## start DATA LINES

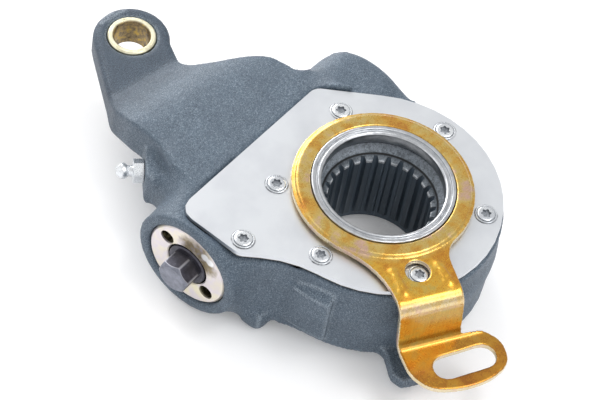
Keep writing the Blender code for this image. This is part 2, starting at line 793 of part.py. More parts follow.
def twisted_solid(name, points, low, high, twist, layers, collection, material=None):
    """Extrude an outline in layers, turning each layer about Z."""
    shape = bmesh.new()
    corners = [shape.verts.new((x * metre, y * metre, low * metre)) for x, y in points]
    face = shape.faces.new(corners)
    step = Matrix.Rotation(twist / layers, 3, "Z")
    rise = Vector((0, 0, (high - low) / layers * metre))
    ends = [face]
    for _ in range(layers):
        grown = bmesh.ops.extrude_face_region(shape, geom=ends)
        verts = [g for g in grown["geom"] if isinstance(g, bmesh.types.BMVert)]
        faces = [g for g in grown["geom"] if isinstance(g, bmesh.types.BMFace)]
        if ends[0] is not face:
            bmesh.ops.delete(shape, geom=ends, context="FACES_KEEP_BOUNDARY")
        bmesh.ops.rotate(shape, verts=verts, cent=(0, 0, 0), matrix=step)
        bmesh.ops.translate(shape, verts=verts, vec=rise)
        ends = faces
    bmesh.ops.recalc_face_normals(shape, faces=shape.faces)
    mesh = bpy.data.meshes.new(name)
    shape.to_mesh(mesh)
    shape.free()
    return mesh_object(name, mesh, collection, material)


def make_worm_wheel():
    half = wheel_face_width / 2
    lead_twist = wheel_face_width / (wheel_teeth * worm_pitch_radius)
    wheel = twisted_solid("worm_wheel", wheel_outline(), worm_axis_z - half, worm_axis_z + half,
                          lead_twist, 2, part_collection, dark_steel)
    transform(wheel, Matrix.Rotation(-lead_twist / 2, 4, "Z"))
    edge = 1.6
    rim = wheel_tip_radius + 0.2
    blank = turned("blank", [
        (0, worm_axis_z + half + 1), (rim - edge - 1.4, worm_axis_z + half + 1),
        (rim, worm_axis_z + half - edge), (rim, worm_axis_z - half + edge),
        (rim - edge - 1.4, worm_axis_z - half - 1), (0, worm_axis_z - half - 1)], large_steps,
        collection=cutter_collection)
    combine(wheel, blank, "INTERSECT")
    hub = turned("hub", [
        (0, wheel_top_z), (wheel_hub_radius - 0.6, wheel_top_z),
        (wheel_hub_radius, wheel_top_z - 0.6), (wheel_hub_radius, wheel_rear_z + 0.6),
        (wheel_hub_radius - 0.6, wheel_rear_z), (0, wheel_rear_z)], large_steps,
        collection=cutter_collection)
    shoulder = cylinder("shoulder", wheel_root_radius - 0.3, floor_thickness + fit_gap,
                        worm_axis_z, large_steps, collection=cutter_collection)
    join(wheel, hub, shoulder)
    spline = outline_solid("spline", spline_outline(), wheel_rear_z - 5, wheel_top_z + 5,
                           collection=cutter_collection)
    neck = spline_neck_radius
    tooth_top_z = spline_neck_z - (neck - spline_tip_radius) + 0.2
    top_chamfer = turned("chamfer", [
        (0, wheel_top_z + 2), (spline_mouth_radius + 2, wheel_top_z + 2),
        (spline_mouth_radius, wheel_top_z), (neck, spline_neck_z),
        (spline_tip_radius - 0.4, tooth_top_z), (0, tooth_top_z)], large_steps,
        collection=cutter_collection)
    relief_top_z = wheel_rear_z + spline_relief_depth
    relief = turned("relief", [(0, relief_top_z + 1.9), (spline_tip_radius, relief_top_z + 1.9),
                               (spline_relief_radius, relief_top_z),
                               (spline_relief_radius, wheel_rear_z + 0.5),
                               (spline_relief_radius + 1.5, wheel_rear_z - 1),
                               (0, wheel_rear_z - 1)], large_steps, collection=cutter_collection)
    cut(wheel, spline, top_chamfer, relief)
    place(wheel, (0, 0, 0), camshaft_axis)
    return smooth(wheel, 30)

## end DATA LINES

- EXERCISE REQUIREMENTS
Lines from the start of the material above through the line containing "return mesh_object(name, mesh, collection, material)" are to be duplicated exactly, and only those.

- EXERCISE RESPONSE
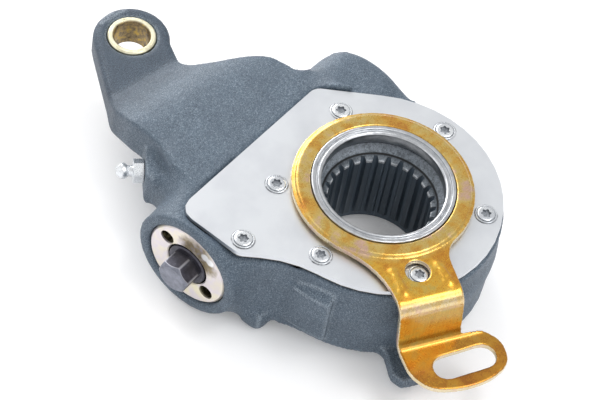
Keep writing the Blender code for this image. This is part 2, starting at line 793 of part.py. More parts follow.
def twisted_solid(name, points, low, high, twist, layers, collection, material=None):
    """Extrude an outline in layers, turning each layer about Z."""
    shape = bmesh.new()
    corners = [shape.verts.new((x * metre, y * metre, low * metre)) for x, y in points]
    face = shape.faces.new(corners)
    step = Matrix.Rotation(twist / layers, 3, "Z")
    rise = Vector((0, 0, (high - low) / layers * metre))
    ends = [face]
    for _ in range(layers):
        grown = bmesh.ops.extrude_face_region(shape, geom=ends)
        verts = [g for g in grown["geom"] if isinstance(g, bmesh.types.BMVert)]
        faces = [g for g in grown["geom"] if isinstance(g, bmesh.types.BMFace)]
        if ends[0] is not face:
            bmesh.ops.delete(shape, geom=ends, context="FACES_KEEP_BOUNDARY")
        bmesh.ops.rotate(shape, verts=verts, cent=(0, 0, 0), matrix=step)
        bmesh.ops.translate(shape, verts=verts, vec=rise)
        ends = faces
    bmesh.ops.recalc_face_normals(shape, faces=shape.faces)
    mesh = bpy.data.meshes.new(name)
    shape.to_mesh(mesh)
    shape.free()
    return mesh_object(name, mesh, collection, material)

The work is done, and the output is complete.